My thoughts today I believe have come about from all the television I have been watching. Well, that’s certainly part of it but the other part is that I am not doing too much. My calendar is not very full and that’s mostly because I don’t know from day to day how I will be feeling. Nonetheless and for whatever reason, I have been thinking a lot about why we do what do, how we do what we do and how we are perceived in what we do, by ourselves and by others.
So as I mentioned, a lot of this thinking comes from the amount of television I have been watching. I think it’s important to mention that we watch regular cable television a good part of the time, not streaming services or special shows. Even throughout all my treatment and laying around, I stil found lots to watch on regular television. Add that to the fact that I really can’t be bothered looking through catalogues for other things to watch- it just doesn’t seem to matter that much to me.
Anyway, one of the things I have noticed about regular tv, and as I understand it, people are watching this stuff on streaming services as well, is the amount of competition shows that are shown. There are competitions for cooking, finding a partner, strength and body performance, home renovations, trivia and knowledge and so much more; there is just no end to what we have found to create a contest for. So many of these seem to be cutthroat, win at any cost and do just about anything to come out on top. Many of the shows are about things that used to be hobbies, fun pasttimes, social activities that we participated in for fun, for widening our interests and getting together with other people. Now they are just another way to show that you are better than others and is that what is most important?
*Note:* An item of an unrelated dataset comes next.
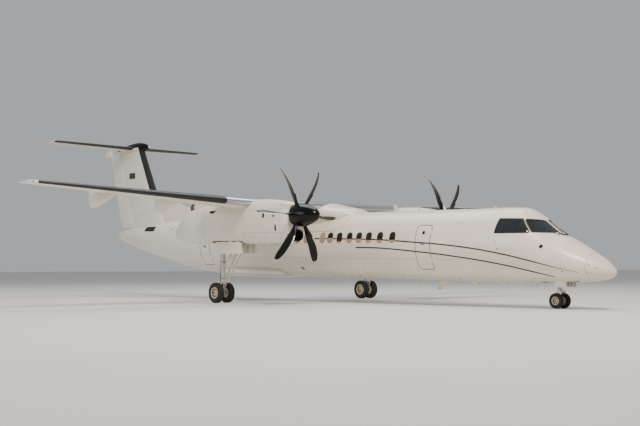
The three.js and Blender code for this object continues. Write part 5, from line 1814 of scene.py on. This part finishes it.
@dataclass
class Propeller:
    """Six feathered blades on a drum behind a long spinner."""

    station: float = 11.42
    z: float = 3.63
    phases: dict[Side, float] = field(default_factory=lambda: {Side.PORT: -3.6, Side.STARBOARD: -2.4})
    blades: int = 6
    rows: Sequence[tuple[float, float, float, float, float]] = (
        # distance from the axis, chord, thickness, sweep aft, twist from feather in degrees
        (0.30, 0.150, 0.140, 0.0, 0), (0.56, 0.190, 0.120, 0.0, -8), (0.85, 0.330, 0.062, -0.02, -10),
        (1.25, 0.400, 0.044, -0.03, -16), (1.65, 0.380, 0.032, 0.03, -23), (1.90, 0.300, 0.022, 0.11, -27),
        (2.04, 0.170, 0.014, 0.18, -29), (2.055, 0.060, 0.008, 0.22, -30),
    )
    spinner: Sequence[Point2] = (
        (0, 1.000), (0.085, 0.985), (0.190, 0.900), (0.295, 0.720), (0.372, 0.520), (0.420, 0.320),
        (0.440, 0.150),
    )
    guard: Point2 = (0.95, 2.02)  # stretch of the nickel edge, by distance from the axis
    section_points: int = 28

    def blade(self, turn: Matrix) -> Shape:
        """One blade turned about the shaft."""
        chord, thick, sweep, twist = (Track([r[0] for r in self.rows], [r[k] for r in self.rows])
                                      for k in (1, 2, 3, 4))
        radii = spaced(0.30, 1.98, 0.06) + [2.0, 2.02, 2.035, 2.045, 2.052, 2.055]
        rings = []
        for radius in radii:
            blunt = 1 if radius < 0.56 else max(0.35, 1 - (radius - 0.56) / 0.5)
            ring = []
            for i in range(self.section_points):
                angle = 2 * math.pi * i / self.section_points
                shape = abs(math.sin(angle)) ** (1 if blunt > 0.99
                                                 else 1.15) * math.copysign(1, math.sin(angle))
                taper = 1 - (1 - blunt) * 0.45 * (1 - math.cos(angle)) / 2
                point = Vector((chord(radius) / 2 * math.cos(angle), thick(radius) / 2 * shape * taper, 0))
                point = Matrix.Rotation(math.radians(twist(radius)), 3, "Z") @ point
                ring.append(turn @ (point + Vector((-sweep(radius), 0, radius))))
            rings.append(ring)
        low, high = self.guard

        def colour(ring: int, j: int) -> Finish:
            edge = j < 3 or j >= self.section_points - 3
            return NICKEL if edge and low <= radii[ring] <= high else BLADE_BLACK

        shape = Shape()
        return shape.loft(rings, BLADE_BLACK, paint=colour)

    def build(self) -> None:
        """Builds both propellers and spinners."""
        for side in Side:
            centre = at(self.station, side.value * NACELLE_Y, self.z)
            shape = Shape()
            ahead = Vector((1, 0, 0))
            shape.turned([(0, 0.1496), (0.440, 0.1496), (0.444, 0.13), (0.440, -0.205), (0.43, -0.235),
                          (0.40, -0.24), (0, -0.24)],
                         centre, ahead, SPINNER_BLACK, steps=64)
            shape.turned([(0, -0.2796), (0.11, -0.2796), (0.11, -0.2), (0, -0.2)], centre, ahead, STEEL,
                         steps=32)
            for i in range(self.blades):
                angle = math.radians(30 + 360 / self.blades * i + self.phases[side])
                turn = Matrix.Translation(centre) @ Matrix.Rotation(angle, 4, "X")
                blade = self.blade(turn)
                shape.absorb_shape(blade)
                cuff = Shape()
                cuff.turned([(0.085, 0), (0.115, 0), (0.115, 0.022), (0.105, 0.030), (0.085, 0.030),
                             (0.085, 0)],
                            Vector((0, 0, 0.426)), UP, RUBBER_AND_PAINTED_SHADE, steps=28)
                bmesh.ops.transform(cuff.bm, matrix=turn, verts=cuff.bm.verts[:])
                shape.absorb_shape(cuff)
            shape.finished(f"propeller_blades_{side.label}", f"propeller_{side.label}", "blade_composite",
                           [f"propeller_{side.label}"])
            nose = Shape()
            curve = Track([math.sqrt(1.0 - along) for _, along in self.spinner],
                          [radius for radius, _ in self.spinner])
            profile = [(curve(root), 1.0 - root * root) for root in np.linspace(0, math.sqrt(0.85), 40)]
            profile = [(0.0, 1.0)] + profile[1:] + [(0.434, 0.15), (0, 0.15)]
            nose.turned(profile, centre, ahead, SPINNER_BLACK, steps=72)
            nose.finished(f"spinner_shell_{side.label}", f"propeller_{side.label}", "black_boot",
                          [f"spinner_{side.label}"])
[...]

One of the most exhilarating things I ever did was take up running. I didn’t set out to be a runner but at the beginning of the month of my fifty-fifth birthday, my marriage ended. Even though I had a job I loved and a family that I loved to spend time with, I was feeling at a little bit of a loss. I read a newspaper article about two women who, in their fifties, did a triathlon. It was a small triathlon, a 350 meter swim, a 10 kilometre bike ride and a 1.5 kilometre run. It inspired me so much that I promised myself I was going to do this. At that time, I was, as I mentioned, fifty five years old, I was overweight, a smoker and had never run further than, well, not really at all. I began training by walking from one streetlight post to the next, running to the next, walking to the next and so on. I practiced swimming in the public pool and a little bit in the lake and figured that I could ride a bike and would be all right for the bike ride. I did quit smoking as running and smoking just didn’t go together at all. I did participate in the event that year, coming 423rd out 423. What I found fascinating is that I didn’t care at all that I was last, I only cared that I finished. It was so exciting and good for me. I went on to do ten of these, one a year, with a group that raised funds for our shelter and I had good years and bad years in my finishing times. One of the good things that came out of it was that I was running quite a bit. I used to tell people that I didn’t really like running but I loved the feeling that I had when I completed a run or a race. The most exciting thing for me was that it just didn’t matter if anybody or everybody for that matter beat me, I just felt good doing it. One of the hardest things about getting old(er) and having cancer, arthritis and so many other things is that I so wanted to participate in one more race, a small 5 km. I didn’t care if I ran or walked, I just wanted one more. I fear that isn’t going to happen. Make note that I didn’t say it isn’t going to happen, I said I’m afraid it might not. Never say never.
Anyway, it wasn’t winning that was important. It was getting out there, participating, knowing I was stretching myself, trying new things and growing. Isn’t that what it’s about? I don’t believe that the most important thing is beating everyone else, being what you consider better than everyone else. I truly think that all of these contests contribute to people believing that they are better than others and looking down on those they don’t consider as good as themselves. We have created a new social class system that is based on our perceptions of what is important and valued.
I won’t pretend that I don’t watch any of these shows. I do watch some, particularly trivia games as it is a good opportunity to test myself. I’ve always been a student and love to learn and even liked homework and taking tests(I know it’s weird, it just is what it is). Watching them is like taking another test. I don’t watch too many others as they just spend so much time putting down the other contestants and insulting each other.
I like to think that we can do better; that we can be better.
Maybe part of my own solution to these feelings is to make sure I don’t watch the ones that I find mean and petty. It won’t make a big difference in the big scheme of things but it will for me. So instead I am going to go on my own learning journey. I’m not yet feeling well enough to do many of the things I would like to do (more about that another time), but I know there are lots of things I can do.